The problem with only looking at this through a “jury nullification” lens is that attorneys might believe there’s really nothing they can do about it. Or that it’s only rogue jurors who want to upset the system. However, there are things that you can do. Here are two: 1) push for the judge to pre-instruct the jury on the critical claims, and 2) operationalize the instructions in closing.

Pre-instruct: If you can get the judge to pre-instruct the jury, you’ll be providing them a valuable roadmap to what to look for and how to interpret the information they will be receiving. Pre-instructing gives you a chance to start using the claim and jury instruction language in your opening and with witnesses. The more you provide your desired interpretation of the key terms throughout trial, the more that interpretation will stick for the most important part of trial – deliberations.

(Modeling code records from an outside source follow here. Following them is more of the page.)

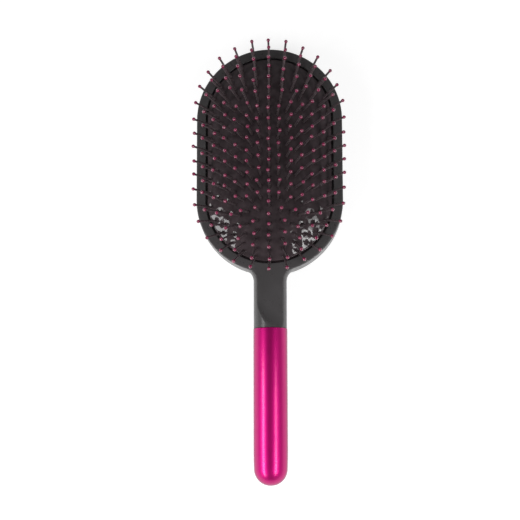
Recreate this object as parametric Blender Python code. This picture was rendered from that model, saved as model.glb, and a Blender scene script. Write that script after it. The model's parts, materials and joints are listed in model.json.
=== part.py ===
"""Paddle brush with a stadium-shaped head, a domed rubber air cushion and a round metallic handle sleeve.

Metres, +Z up. The brush lies on its flat back on z = 0 with its pins up. Its long axis is Y, head towards +Y.
The origin is the middle of the bounding box's bottom face.

A stadium is two half circles joined by straight sides. Every outline of the head is a stadium about the same
straight axis, so a distance from that axis (a radius) gives an outline, a ring of pins or a level of the dome.
"""

from math import asin, atan2, cos, pi, radians, sin, sqrt

import bmesh
import bpy
from mathutils import Matrix, Vector

# Overall
LENGTH = 0.2510
HEAD_RADIUS = 0.0418
STRAIGHT = 0.0474
RIM_Z = 0.0154
AXIS_Z = 0.0096
FIT_GAP = 0.0003

# Pins: a centre row and rings round it; each stands on the dome and leans outwards from the stadium's axis
PIN_LENGTH = 0.0180
SPLAY_RADIUS = 0.0660
PIN_HALF_WIDTH = 0.00062
PIN_TIP_HALF_WIDTH = 0.00050
BALL_HALF_WIDTH = 0.00078
BALL_RADIUS = 0.0009
HOLE_HALF_WIDTH = 0.00095
CENTRE_ROW_PINS = 9
RING_STEP = 0.0049
RING_COUNTS = (18, 24, 26, 32, 34, 36, 38)
OUTER_RING_RADIUS = 0.0335
RING_SECTORS = ("right_top", "right_bottom", "left_bottom", "left_top")

# The outer ring's ball tips reach past the head, so they set the box's top end and with it the head's place
OUTER_SPLAY = asin(OUTER_RING_RADIUS / SPLAY_RADIUS)
TIP_REACH = (
    OUTER_RING_RADIUS
    + (PIN_LENGTH - BALL_RADIUS) * sin(OUTER_SPLAY)
    + BALL_HALF_WIDTH * cos(OUTER_SPLAY)
)
HEAD_Y = LENGTH / 2 - STRAIGHT / 2 - TIP_REACH

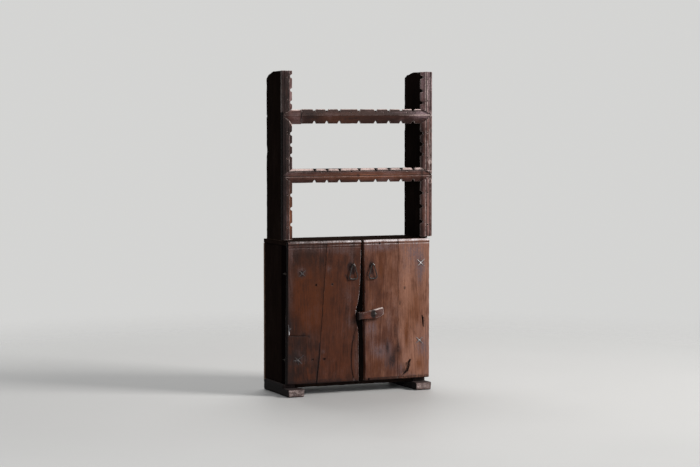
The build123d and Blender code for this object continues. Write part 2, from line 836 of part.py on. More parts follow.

Operationalize the instructions: In closing, ample time must be taken to walk jurors through the verdict form and jury instructions. It’s not as simple as reading the question, and then summarizing why it’s a “yes,” or a “no.” The goal is to get jurors to procedurally walk through the instructions, applying them in the most helpful manner. This mindset is only fostered through showing clear connections between verdict language, instruction language, and specific pieces of evidence. Through this, you are repeatedly defining, providing simple explanations, helpful analogies, or what have you so that jurors don’t just read the instructions, but, instead, apply them in the way you want.

Remember, civil claims are full of vague and unknown terms and the jury instructions are no better. When jurors are faced with these vague and ambiguous instructions, it’s not jury nullification to interpret those instructions in a manner that aligns with the side the juror believes should win. Your goal is to do everything you can to get jurors to interpret the instructions in a manner favorable for your client.